**GIVEN INFORMATION**.
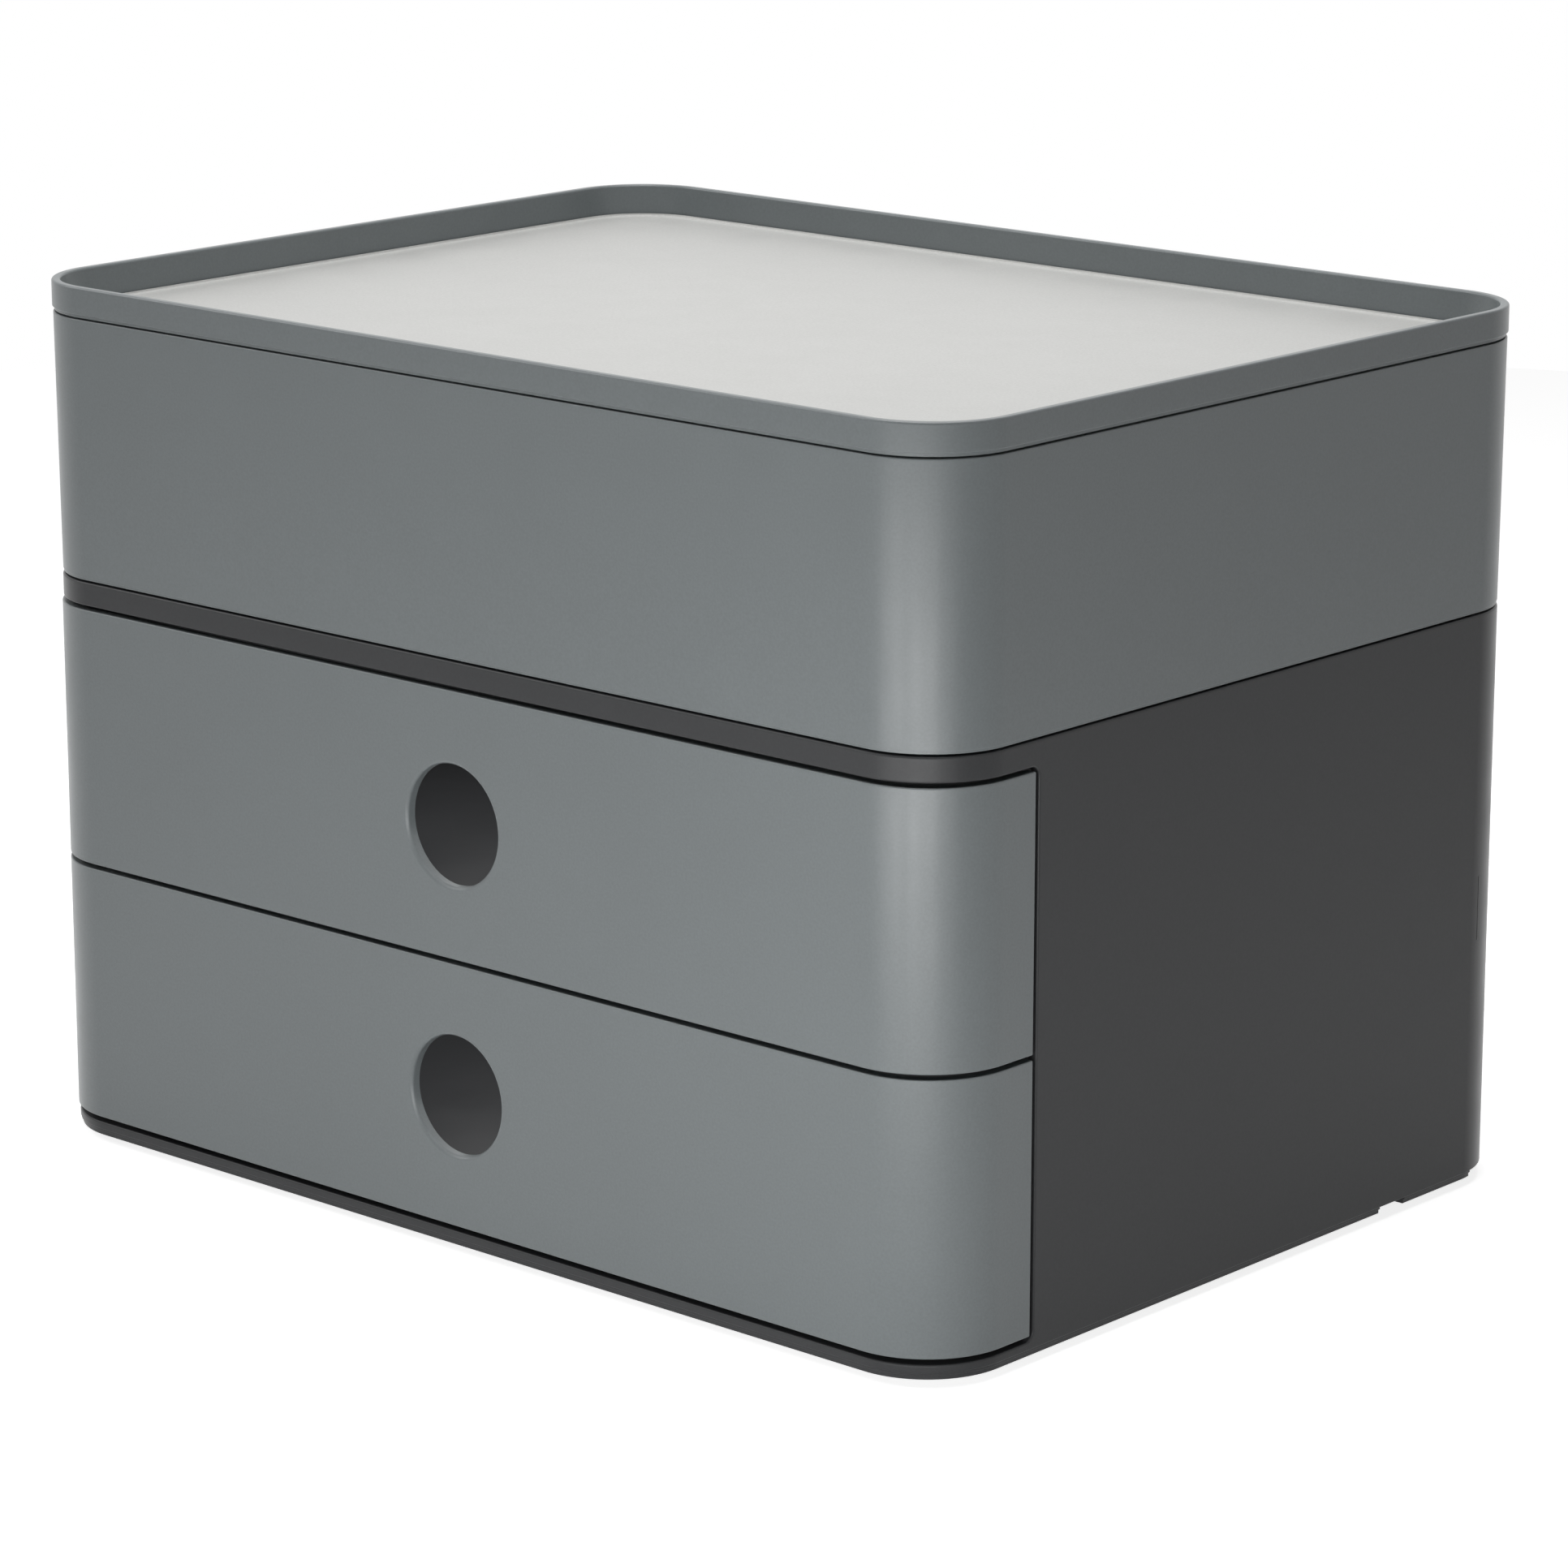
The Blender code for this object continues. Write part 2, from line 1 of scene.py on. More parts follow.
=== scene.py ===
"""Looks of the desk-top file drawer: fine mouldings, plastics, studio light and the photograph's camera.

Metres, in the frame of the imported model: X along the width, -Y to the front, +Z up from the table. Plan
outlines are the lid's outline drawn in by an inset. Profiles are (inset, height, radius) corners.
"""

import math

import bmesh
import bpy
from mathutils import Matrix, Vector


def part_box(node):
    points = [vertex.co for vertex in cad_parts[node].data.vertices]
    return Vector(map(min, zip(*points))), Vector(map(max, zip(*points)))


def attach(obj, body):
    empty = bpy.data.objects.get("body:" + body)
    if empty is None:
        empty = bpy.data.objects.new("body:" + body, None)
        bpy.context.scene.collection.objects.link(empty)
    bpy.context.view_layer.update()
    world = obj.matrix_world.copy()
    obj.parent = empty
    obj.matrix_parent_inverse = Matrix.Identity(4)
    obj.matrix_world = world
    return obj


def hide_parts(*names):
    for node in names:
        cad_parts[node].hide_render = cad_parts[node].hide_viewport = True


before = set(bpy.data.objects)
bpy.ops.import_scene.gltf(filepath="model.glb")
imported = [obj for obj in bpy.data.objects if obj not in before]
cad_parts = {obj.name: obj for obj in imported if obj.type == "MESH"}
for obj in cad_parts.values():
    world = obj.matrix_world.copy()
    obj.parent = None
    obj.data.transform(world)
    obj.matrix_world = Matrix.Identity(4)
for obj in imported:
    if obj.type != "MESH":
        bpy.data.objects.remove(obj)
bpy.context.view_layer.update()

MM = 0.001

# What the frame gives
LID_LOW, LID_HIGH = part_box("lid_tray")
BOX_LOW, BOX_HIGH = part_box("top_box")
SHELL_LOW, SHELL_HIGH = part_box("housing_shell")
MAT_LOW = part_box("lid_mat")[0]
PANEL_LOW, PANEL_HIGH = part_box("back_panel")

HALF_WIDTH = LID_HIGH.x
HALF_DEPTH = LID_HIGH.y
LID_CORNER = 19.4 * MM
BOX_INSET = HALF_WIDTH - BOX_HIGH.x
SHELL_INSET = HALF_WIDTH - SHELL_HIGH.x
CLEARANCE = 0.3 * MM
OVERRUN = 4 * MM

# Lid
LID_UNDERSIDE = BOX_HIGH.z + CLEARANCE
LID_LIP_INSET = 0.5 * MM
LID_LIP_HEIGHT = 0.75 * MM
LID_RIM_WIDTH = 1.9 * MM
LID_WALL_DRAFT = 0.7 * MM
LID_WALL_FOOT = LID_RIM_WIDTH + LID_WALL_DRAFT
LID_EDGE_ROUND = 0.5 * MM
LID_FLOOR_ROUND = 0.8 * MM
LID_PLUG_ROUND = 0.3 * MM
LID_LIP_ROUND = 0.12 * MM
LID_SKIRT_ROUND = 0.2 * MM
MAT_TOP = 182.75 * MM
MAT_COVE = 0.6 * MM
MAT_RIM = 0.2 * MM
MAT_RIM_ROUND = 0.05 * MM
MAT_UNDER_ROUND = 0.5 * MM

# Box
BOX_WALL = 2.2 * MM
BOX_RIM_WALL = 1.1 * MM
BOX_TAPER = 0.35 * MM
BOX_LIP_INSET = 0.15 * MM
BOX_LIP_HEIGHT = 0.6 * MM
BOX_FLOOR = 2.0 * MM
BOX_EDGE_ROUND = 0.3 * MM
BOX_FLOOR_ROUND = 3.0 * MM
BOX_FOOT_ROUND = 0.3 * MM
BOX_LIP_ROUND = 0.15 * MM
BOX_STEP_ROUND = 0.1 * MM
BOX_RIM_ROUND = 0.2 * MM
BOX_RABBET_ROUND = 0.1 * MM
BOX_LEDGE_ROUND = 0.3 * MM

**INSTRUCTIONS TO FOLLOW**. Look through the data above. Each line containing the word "model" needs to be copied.

**REPLY**.
Metres, in the frame of the imported model: X along the width, -Y to the front, +Z up from the table. Plan
bpy.ops.import_scene.gltf(filepath="model.glb")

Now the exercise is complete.